WHAT THE TASK REQUIRES |
Copy out each line exactly as it appears.

INFORMATION SHOWN |
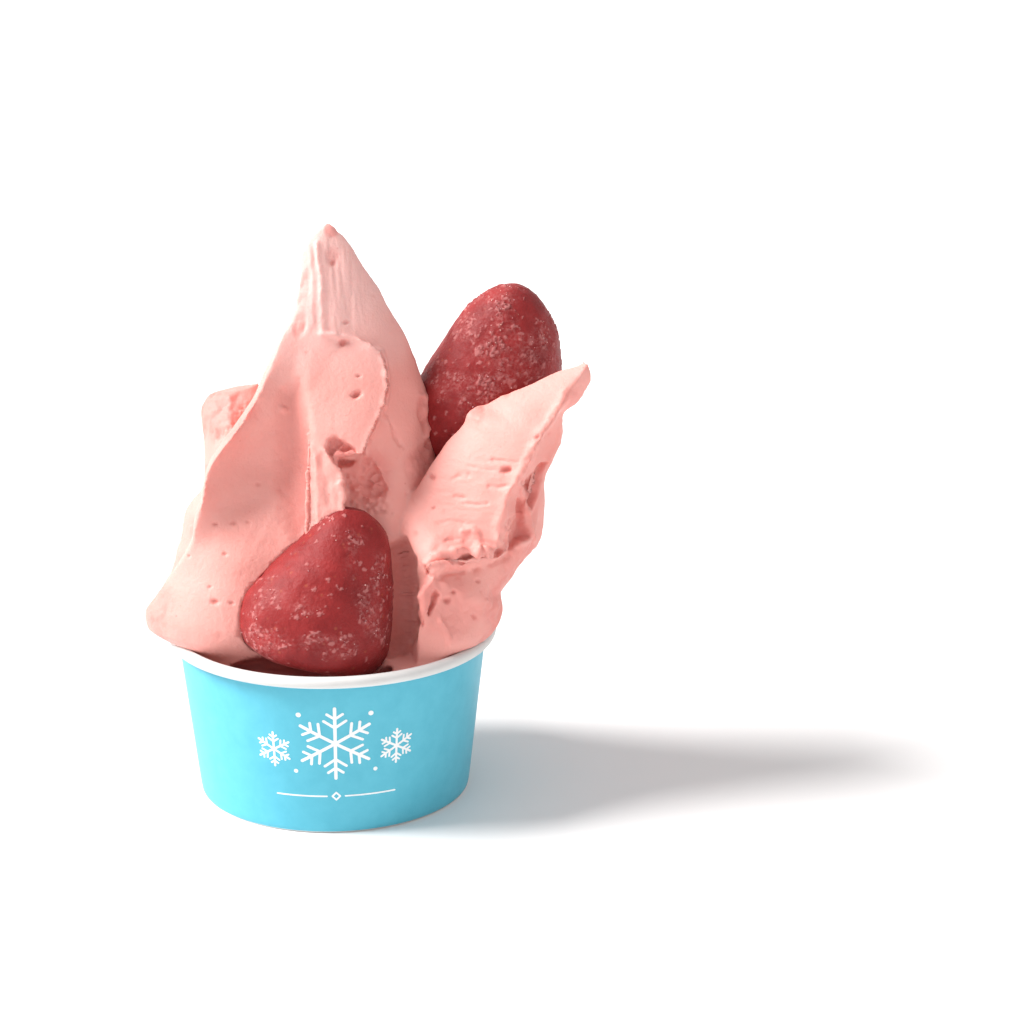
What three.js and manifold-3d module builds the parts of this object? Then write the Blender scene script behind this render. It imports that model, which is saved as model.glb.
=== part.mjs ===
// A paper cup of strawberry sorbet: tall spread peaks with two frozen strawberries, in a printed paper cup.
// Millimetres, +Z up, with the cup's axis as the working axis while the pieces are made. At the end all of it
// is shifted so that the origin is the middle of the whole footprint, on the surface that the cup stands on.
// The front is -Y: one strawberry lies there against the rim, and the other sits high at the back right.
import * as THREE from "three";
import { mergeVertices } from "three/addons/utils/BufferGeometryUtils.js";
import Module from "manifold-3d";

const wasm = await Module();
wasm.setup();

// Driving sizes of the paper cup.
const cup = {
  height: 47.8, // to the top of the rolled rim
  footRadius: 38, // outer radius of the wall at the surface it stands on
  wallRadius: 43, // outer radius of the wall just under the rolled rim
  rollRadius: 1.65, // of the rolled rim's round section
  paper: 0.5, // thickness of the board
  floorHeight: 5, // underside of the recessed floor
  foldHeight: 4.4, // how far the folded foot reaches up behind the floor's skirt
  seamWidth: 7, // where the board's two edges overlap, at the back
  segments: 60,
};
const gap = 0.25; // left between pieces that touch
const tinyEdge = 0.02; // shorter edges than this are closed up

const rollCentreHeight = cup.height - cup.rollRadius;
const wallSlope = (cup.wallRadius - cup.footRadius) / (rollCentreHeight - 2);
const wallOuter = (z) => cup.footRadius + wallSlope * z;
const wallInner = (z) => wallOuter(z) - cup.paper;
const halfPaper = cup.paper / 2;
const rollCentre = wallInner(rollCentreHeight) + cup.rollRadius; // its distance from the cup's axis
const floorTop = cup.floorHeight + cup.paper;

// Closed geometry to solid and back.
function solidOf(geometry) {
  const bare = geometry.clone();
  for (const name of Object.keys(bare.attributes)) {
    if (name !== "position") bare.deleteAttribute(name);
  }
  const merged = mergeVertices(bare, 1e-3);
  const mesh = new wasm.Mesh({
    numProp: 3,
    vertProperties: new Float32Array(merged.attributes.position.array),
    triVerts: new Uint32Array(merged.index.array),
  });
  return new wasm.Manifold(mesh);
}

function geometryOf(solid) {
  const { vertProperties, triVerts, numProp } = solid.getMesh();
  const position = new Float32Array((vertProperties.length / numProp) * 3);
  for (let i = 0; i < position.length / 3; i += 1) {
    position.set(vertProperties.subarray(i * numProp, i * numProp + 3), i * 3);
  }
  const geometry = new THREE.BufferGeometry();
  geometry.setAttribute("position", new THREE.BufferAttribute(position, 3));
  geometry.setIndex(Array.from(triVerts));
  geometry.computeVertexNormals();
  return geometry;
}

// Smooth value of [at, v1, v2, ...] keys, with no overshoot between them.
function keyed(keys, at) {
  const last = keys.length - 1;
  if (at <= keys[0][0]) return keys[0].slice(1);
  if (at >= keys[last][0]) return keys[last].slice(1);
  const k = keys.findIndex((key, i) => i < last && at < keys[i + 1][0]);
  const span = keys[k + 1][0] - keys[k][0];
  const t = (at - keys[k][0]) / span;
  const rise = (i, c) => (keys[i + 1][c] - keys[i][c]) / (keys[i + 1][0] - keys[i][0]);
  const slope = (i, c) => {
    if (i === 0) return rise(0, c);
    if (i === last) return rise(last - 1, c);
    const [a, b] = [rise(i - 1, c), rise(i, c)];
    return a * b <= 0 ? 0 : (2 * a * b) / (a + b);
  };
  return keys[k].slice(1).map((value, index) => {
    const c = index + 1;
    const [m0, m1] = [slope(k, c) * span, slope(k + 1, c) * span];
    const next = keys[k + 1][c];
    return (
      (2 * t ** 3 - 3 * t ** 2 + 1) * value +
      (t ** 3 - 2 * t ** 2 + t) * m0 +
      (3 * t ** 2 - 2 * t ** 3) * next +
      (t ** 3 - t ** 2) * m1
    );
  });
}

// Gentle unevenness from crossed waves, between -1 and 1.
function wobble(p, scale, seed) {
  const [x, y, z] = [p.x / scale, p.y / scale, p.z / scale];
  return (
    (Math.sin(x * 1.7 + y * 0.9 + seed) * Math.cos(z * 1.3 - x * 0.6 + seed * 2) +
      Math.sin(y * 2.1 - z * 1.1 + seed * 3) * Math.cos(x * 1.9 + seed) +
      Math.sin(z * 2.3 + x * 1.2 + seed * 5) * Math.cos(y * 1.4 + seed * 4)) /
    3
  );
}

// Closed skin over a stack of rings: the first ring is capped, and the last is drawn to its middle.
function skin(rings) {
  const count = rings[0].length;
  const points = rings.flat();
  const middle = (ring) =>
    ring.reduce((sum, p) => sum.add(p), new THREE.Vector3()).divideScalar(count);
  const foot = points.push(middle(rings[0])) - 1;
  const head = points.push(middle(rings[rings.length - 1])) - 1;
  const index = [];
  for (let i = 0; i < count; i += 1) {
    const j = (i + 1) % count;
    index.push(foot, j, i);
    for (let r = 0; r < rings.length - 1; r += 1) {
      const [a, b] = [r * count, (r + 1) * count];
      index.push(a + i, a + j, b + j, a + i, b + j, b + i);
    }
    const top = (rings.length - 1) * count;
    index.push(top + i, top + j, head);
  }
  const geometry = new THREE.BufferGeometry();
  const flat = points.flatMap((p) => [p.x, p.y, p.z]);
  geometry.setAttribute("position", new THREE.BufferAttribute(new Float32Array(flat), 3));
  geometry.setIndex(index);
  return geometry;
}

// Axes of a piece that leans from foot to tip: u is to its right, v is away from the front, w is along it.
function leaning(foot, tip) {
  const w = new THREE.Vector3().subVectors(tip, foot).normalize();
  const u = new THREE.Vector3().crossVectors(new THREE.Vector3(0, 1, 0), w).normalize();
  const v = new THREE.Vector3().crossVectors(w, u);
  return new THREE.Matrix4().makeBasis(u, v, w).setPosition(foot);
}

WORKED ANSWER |
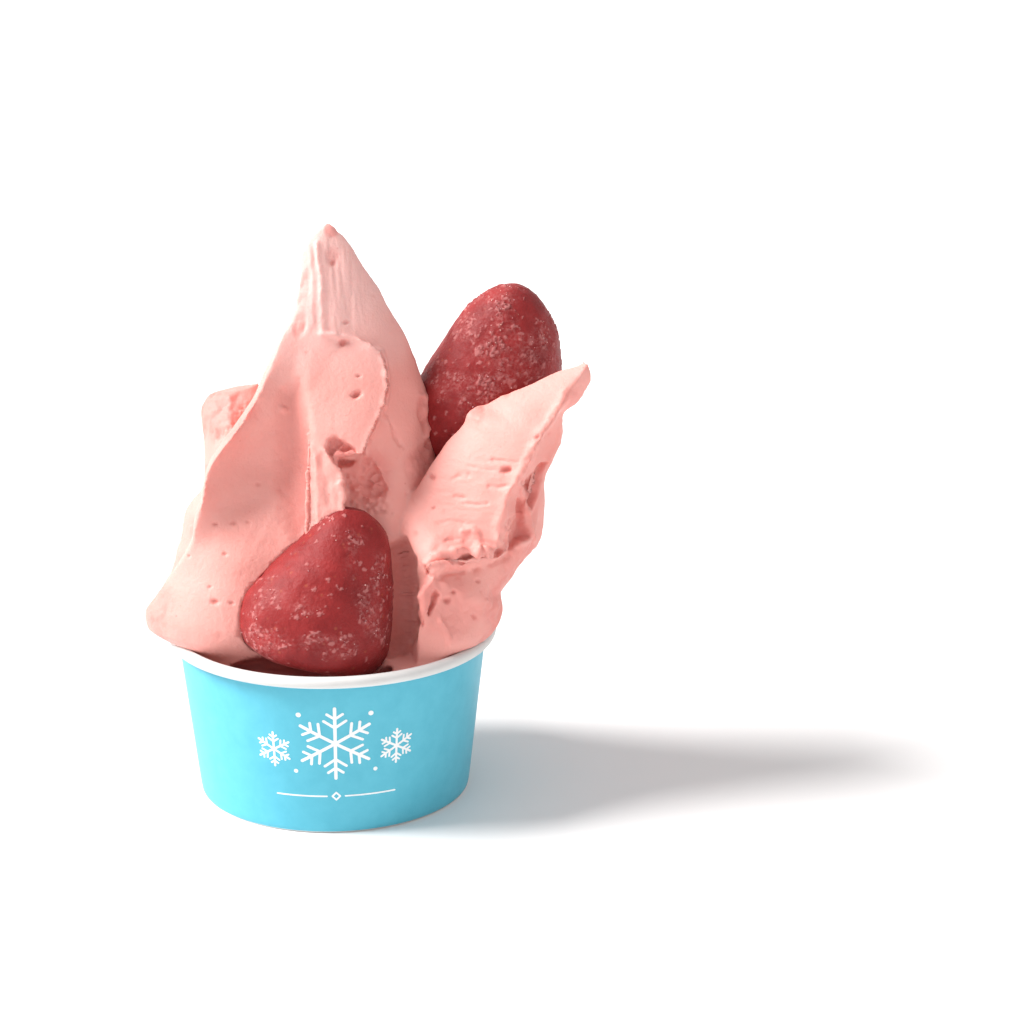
What three.js and manifold-3d module builds the parts of this object? Then write the Blender scene script behind this render. It imports that model, which is saved as model.glb.
=== part.mjs ===
// A paper cup of strawberry sorbet: tall spread peaks with two frozen strawberries, in a printed paper cup.
// Millimetres, +Z up, with the cup's axis as the working axis while the pieces are made. At the end all of it
// is shifted so that the origin is the middle of the whole footprint, on the surface that the cup stands on.
// The front is -Y: one strawberry lies there against the rim, and the other sits high at the back right.
import * as THREE from "three";
import { mergeVertices } from "three/addons/utils/BufferGeometryUtils.js";
import Module from "manifold-3d";

const wasm = await Module();
wasm.setup();

// Driving sizes of the paper cup.
const cup = {
  height: 47.8, // to the top of the rolled rim
  footRadius: 38, // outer radius of the wall at the surface it stands on
  wallRadius: 43, // outer radius of the wall just under the rolled rim
  rollRadius: 1.65, // of the rolled rim's round section
  paper: 0.5, // thickness of the board
  floorHeight: 5, // underside of the recessed floor
  foldHeight: 4.4, // how far the folded foot reaches up behind the floor's skirt
  seamWidth: 7, // where the board's two edges overlap, at the back
  segments: 60,
};
const gap = 0.25; // left between pieces that touch
const tinyEdge = 0.02; // shorter edges than this are closed up

const rollCentreHeight = cup.height - cup.rollRadius;
const wallSlope = (cup.wallRadius - cup.footRadius) / (rollCentreHeight - 2);
const wallOuter = (z) => cup.footRadius + wallSlope * z;
const wallInner = (z) => wallOuter(z) - cup.paper;
const halfPaper = cup.paper / 2;
const rollCentre = wallInner(rollCentreHeight) + cup.rollRadius; // its distance from the cup's axis
const floorTop = cup.floorHeight + cup.paper;

// Closed geometry to solid and back.
function solidOf(geometry) {
  const bare = geometry.clone();
  for (const name of Object.keys(bare.attributes)) {
    if (name !== "position") bare.deleteAttribute(name);
  }
  const merged = mergeVertices(bare, 1e-3);
  const mesh = new wasm.Mesh({
    numProp: 3,
    vertProperties: new Float32Array(merged.attributes.position.array),
    triVerts: new Uint32Array(merged.index.array),
  });
  return new wasm.Manifold(mesh);
}

function geometryOf(solid) {
  const { vertProperties, triVerts, numProp } = solid.getMesh();
  const position = new Float32Array((vertProperties.length / numProp) * 3);
  for (let i = 0; i < position.length / 3; i += 1) {
    position.set(vertProperties.subarray(i * numProp, i * numProp + 3), i * 3);
  }
  const geometry = new THREE.BufferGeometry();
  geometry.setAttribute("position", new THREE.BufferAttribute(position, 3));
  geometry.setIndex(Array.from(triVerts));
  geometry.computeVertexNormals();
  return geometry;
}

// Smooth value of [at, v1, v2, ...] keys, with no overshoot between them.
function keyed(keys, at) {
  const last = keys.length - 1;
  if (at <= keys[0][0]) return keys[0].slice(1);
  if (at >= keys[last][0]) return keys[last].slice(1);
  const k = keys.findIndex((key, i) => i < last && at < keys[i + 1][0]);
  const span = keys[k + 1][0] - keys[k][0];
  const t = (at - keys[k][0]) / span;
  const rise = (i, c) => (keys[i + 1][c] - keys[i][c]) / (keys[i + 1][0] - keys[i][0]);
  const slope = (i, c) => {
    if (i === 0) return rise(0, c);
    if (i === last) return rise(last - 1, c);
    const [a, b] = [rise(i - 1, c), rise(i, c)];
    return a * b <= 0 ? 0 : (2 * a * b) / (a + b);
  };
  return keys[k].slice(1).map((value, index) => {
    const c = index + 1;
    const [m0, m1] = [slope(k, c) * span, slope(k + 1, c) * span];
    const next = keys[k + 1][c];
    return (
      (2 * t ** 3 - 3 * t ** 2 + 1) * value +
      (t ** 3 - 2 * t ** 2 + t) * m0 +
      (3 * t ** 2 - 2 * t ** 3) * next +
      (t ** 3 - t ** 2) * m1
    );
  });
}

// Gentle unevenness from crossed waves, between -1 and 1.
function wobble(p, scale, seed) {
  const [x, y, z] = [p.x / scale, p.y / scale, p.z / scale];
  return (
    (Math.sin(x * 1.7 + y * 0.9 + seed) * Math.cos(z * 1.3 - x * 0.6 + seed * 2) +
      Math.sin(y * 2.1 - z * 1.1 + seed * 3) * Math.cos(x * 1.9 + seed) +
      Math.sin(z * 2.3 + x * 1.2 + seed * 5) * Math.cos(y * 1.4 + seed * 4)) /
    3
  );
}

// Closed skin over a stack of rings: the first ring is capped, and the last is drawn to its middle.
function skin(rings) {
  const count = rings[0].length;
  const points = rings.flat();
  const middle = (ring) =>
    ring.reduce((sum, p) => sum.add(p), new THREE.Vector3()).divideScalar(count);
  const foot = points.push(middle(rings[0])) - 1;
  const head = points.push(middle(rings[rings.length - 1])) - 1;
  const index = [];
  for (let i = 0; i < count; i += 1) {
    const j = (i + 1) % count;
    index.push(foot, j, i);
    for (let r = 0; r < rings.length - 1; r += 1) {
      const [a, b] = [r * count, (r + 1) * count];
      index.push(a + i, a + j, b + j, a + i, b + j, b + i);
    }
    const top = (rings.length - 1) * count;
    index.push(top + i, top + j, head);
  }
  const geometry = new THREE.BufferGeometry();
  const flat = points.flatMap((p) => [p.x, p.y, p.z]);
  geometry.setAttribute("position", new THREE.BufferAttribute(new Float32Array(flat), 3));
  geometry.setIndex(index);
  return geometry;
}

// Axes of a piece that leans from foot to tip: u is to its right, v is away from the front, w is along it.
function leaning(foot, tip) {
  const w = new THREE.Vector3().subVectors(tip, foot).normalize();
  const u = new THREE.Vector3().crossVectors(new THREE.Vector3(0, 1, 0), w).normalize();
  const v = new THREE.Vector3().crossVectors(w, u);
  return new THREE.Matrix4().makeBasis(u, v, w).setPosition(foot);
}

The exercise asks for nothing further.